Kristine Potter: Dark Waters
Rebecca Bengal, Kristine Potter
Dark Waters, Kristine Potter’s second monograph, continues her engagement with the American landscape as a palimpsest for cultural ideologies. In this dark and brooding series, Potter (b. Dallas, Texas, 1977) reflects on the Southern Gothic landscape as evoked in the popular imagination of “murder ballads” from the nineteenth and twentieth centuries. Her seductive, richly detailed black-and-white images channel the setting and characters of these songs, capturing the landscape of the American South, and creating a series of evocative portraits that stand in for the oft-unnamed women at the center of their stories.
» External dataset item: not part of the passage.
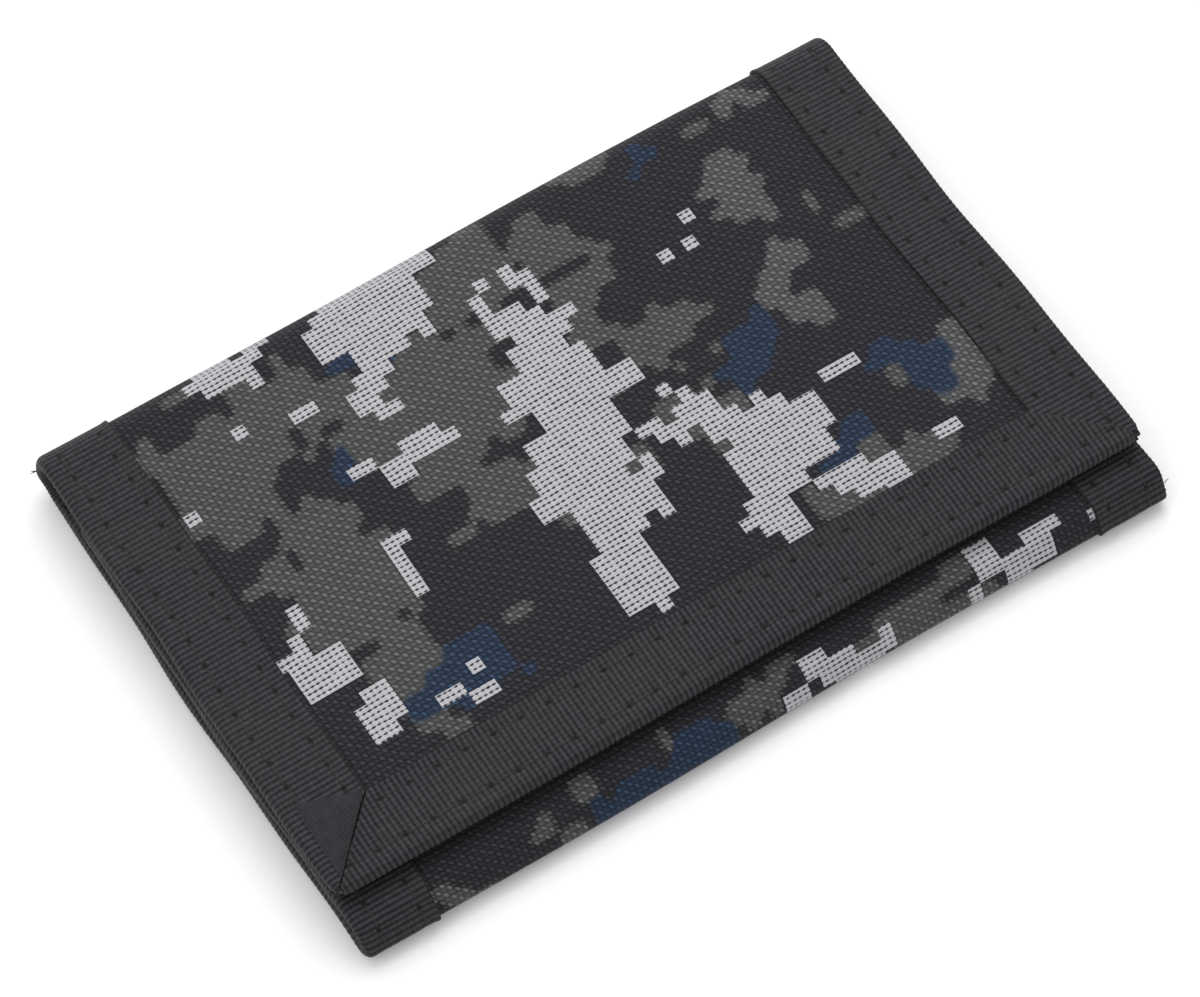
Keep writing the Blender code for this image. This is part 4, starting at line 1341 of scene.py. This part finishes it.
FLOOR_REACH = 3.0
FLOOR_Z = -0.0002
WORLD_LIGHT = 0.70

# Lamps as name, place, size and power. They look at the origin
LAMPS = (("key", (0.28, 0.62, 0.85), 1.1, 8.0), ("fill", (-0.8, 0.1, 0.8), 0.9, 2.0))

# Where the camera stands, seen from the target: angles in degrees, metres and a lens in millimetres
AZIMUTH, ELEVATION, ROLL = -31.09, 59.98, -1.77
DISTANCE, LENS = 0.7046, 158.1
TARGET = (-0.00062, -0.00115, 0.0)


def make_studio():
    """A pale floor, an even world and two soft lamps."""
    mesh = bpy.data.meshes.new("floor")
    corners = ((-1, -1), (1, -1), (1, 1), (-1, 1))
    mesh.from_pydata([(FLOOR_REACH * x, FLOOR_REACH * y, FLOOR_Z) for x, y in corners], [], [(0, 1, 2, 3)])
    mesh.materials.append(material("paper_floor"))
    into_scene(bpy.data.objects.new("floor", mesh))
    world = bpy.data.worlds.new("studio")
    world.use_nodes = True
    background = world.node_tree.nodes["Background"]
    background.inputs["Color"].default_value = (1.0, 1.0, 1.0, 1.0)
    background.inputs["Strength"].default_value = WORLD_LIGHT
    bpy.context.scene.world = world
    for name, place, size, power in LAMPS:
        lamp = bpy.data.lights.new(name, "AREA")
        lamp.size = size
        lamp.energy = power
        obj = into_scene(bpy.data.objects.new(name, lamp))
        obj.location = place
        obj.rotation_euler = (-Vector(place)).to_track_quat("-Z", "Y").to_euler()


def make_camera():
    """A long lens from the front left, high up, slightly rolled."""
    data = bpy.data.cameras.new("camera")
    data.sensor_width, data.lens = 36.0, LENS
    camera = into_scene(bpy.data.objects.new("camera", data))
    place = Matrix.Translation(TARGET)
    for angle, axis in ((AZIMUTH, "Z"), (90 - ELEVATION, "X"), (ROLL, "Z")):
        place = place @ Matrix.Rotation(radians(angle), 4, axis)
    camera.matrix_world = place @ Matrix.Translation((0.0, 0.0, DISTANCE))
    bpy.context.scene.camera = camera


make_camera()
make_studio()
make_side_tapes()
make_end_tapes()
add_tuck()
make_cloth()
make_pockets()
make_closure()
make_zip()
make_slider()
make_loose_threads()
bpy.context.scene.view_settings.view_transform = "Standard"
In the American murder ballad, which has taken on cult appeal and continue to be rerecorded even to this day, the riverscape is frequently the stage of crimes as described in their lyrics. Places like Murder Creek, Bloody Fork, and Deadman’s Pond are haunted by both the victim and perpetrator of violence in the world Potter conjures, reflecting the casual and popular glamorization of violence against women that remains prevalent in today’s cultural landscape. As Potter notes, “I see a through line of violent exhibitionism from those early murder ballads, to the Wild West shows, to the contemporary landscape of cinema and television. Culturally, we seem to require it.” Dark Waters both evokes and exorcises the sense of threat and foreboding that women often grapple with as they move through the world. Author Rebecca Bengal contributes an evocative short story that underscores the sense of anxiety and foreboding that Potter infuses into each of her images; a deliciously compelling, if chilling, combination.